Never Split the Difference: Negotiating as If Your Life Depended on It by Chris Voss
Never Split the Difference is written by former FBI hostage negotiator Chris Voss. The title comes from the idea that a hostage negotiator will try to completely defuse a situation rather than tell a terrorist, “Let’s compromise 50/50. Go ahead and kill half the hostages you’re holding.”
You may think this is a strange book to recommend on a website about agile software development. But sometimes working with team members or others in our organizations is like negotiating with terrorists. That is, you are trying to get others to act in a way you’d like. No, I’m not talking about manipulating people. I’m saying we often need to influence others.
This book is full of advice on doing that. As a really simple example, Voss offers advice on how to truly listen to another party so you can identify what they actually need, which may not be what they are saying they need. Does that resistor in your company really hate agile or do they just really like how things work now?

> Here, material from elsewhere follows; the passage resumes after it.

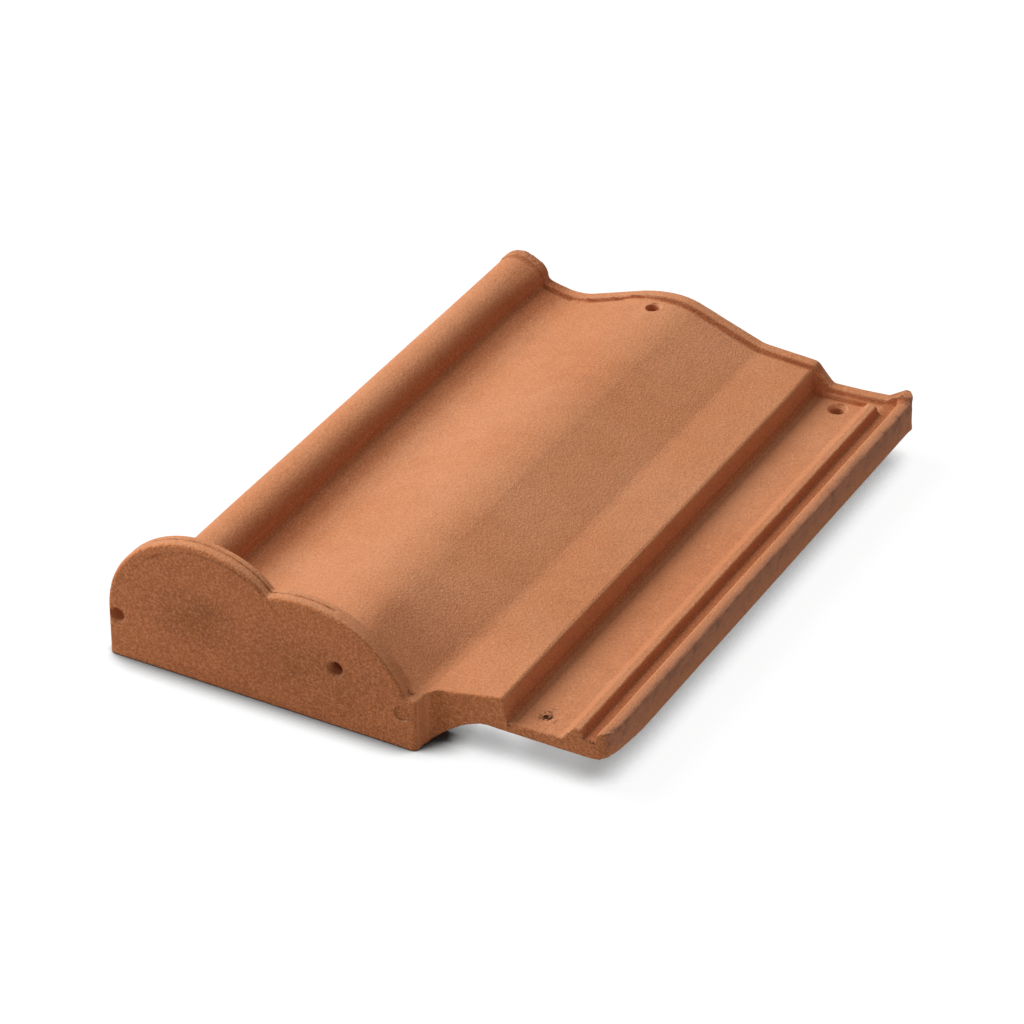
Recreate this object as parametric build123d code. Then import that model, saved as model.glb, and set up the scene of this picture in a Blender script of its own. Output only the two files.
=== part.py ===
from build123d import *
import math
import os

# Interlocking clay roof tile for the start of an eave: one pressed and fired piece with a closed front end.
# Millimetres. While it is drawn, X runs from the left edge of the end plate to the outer rib of the side
# lock, Y from the front face of the end plate to the head, and Z up from the plate's lower edge.

# Driving dimensions: the whole tile
tile_length = 420.0
body_thickness = 12.0

# End plate: two round lobes over a straight foot
plate_width = 204.3
plate_thickness = 11.0
plate_shoulder_height = 34.0
roll_lobe_radius = 62.0
roll_lobe_height = 93.5
hump_lobe_radius = 72.3
hump_lobe_height = 77.0
hump_lobe_centre = 130.7
plate_notch_round = 2.5
plate_front_round = 3.2
plate_rear_round = 1.6
rim_groove_width = 1.1
rim_groove_depth = 1.0
rim_groove_from_front = 5.4
rim_groove_end = 150.0

# Low roll along the left edge
roll_centre = 43.8
roll_radius = 15.0
roll_height = 66.5
roll_wall = 10.0
roll_side_height = 44.0
roll_flank_angle = 8.0
roll_foot_reach = 3.6
roll_foot_height = 49.3
roll_foot_slope = 9.0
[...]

To help get at someone’s actual needs, Voss suggests using your “FM DJ voice” to help soothe the person. He also recommends mirroring, which is a way of saying back to someone what they just said to you. This helps them feel you’ve understood, really does help you understand, and often encourages the other person to speak again, offering more details.
These are just a few really short examples. Summarized this briefly, the tips might sound trite and obvious. I assure you, you won’t find the advice in the book trite or obvious. Now imagine me saying that to you in my FM DJ voice.
Never Split the Difference on Amazon
The Captain Class: The Hidden Force That Creates the World's Greatest Teams by Sam Walker
Sam Walker’s The Captain Class purports to be a book about teams and why the truly great teams are so great. A couple of friends have recommended it in the past few weeks, so I decided to add it to my to-read list.
The author looked at “all” successful sports team, trying to narrow those down to a sufficiently small group to study in detail. He ended up with 16 teams. He studied those 16 teams and determined that it was their captains that made them such great teams. He then identified seven attributes of those captains and devotes a chapter to each attribute.
It’s a sports book, but having flipped through it and read a few pages here and there, I think it’s worth considering for even non-sports fans. Since we so frequently refer to people as “agile coaches,” it seems worth learning seven attributes of truly great coaches.
Head First Agile by Andrew Stellman and Jennifer Greene
The books in the Head First series are very visual. Every page has at least a couple of illustrations or photos to help make the point being made in the main text. The books also include a lot of short things to do or think about while reading. The idea is that all this makes the content more memorable. I don’t know. But I do know I enjoy reading the books.
I’m also a fan of other books by Andrew Stellman and Jennifer Greene. Their Learning Agile from 2014 was a great introduction to overall agile for someone completely unfamiliar with it, so I jumped at the chance to read Head First Agile.
The book is designed as a primary source for preparing for the PMI-ACP certification exam. That makes it an overall good combination of beginner to mid-level topics with chapters devoted to Scrum and Extreme Programming (XP) as well as Kanban and Lean. There are also chapters on principles and practices, establishing an agile mindset, and preparing for the PMI-ACP test. There is even a sample PMI-ACP exam.
I’m enjoying the book as just a good overview of agile and three of its leading frameworks. You probably don’t need to read this one if you have a few years of experience and know Scrum, XP, and Kanban. But if you don’t know all of those frameworks, you can pick up the book and dive into just the parts you don’t know.
Book Six: You Tell Me and the Rest of Us
The title of this post promised you six books for your summer reading. I’ve listed five. I’ve left the last spot for you to add a recommended book (or two).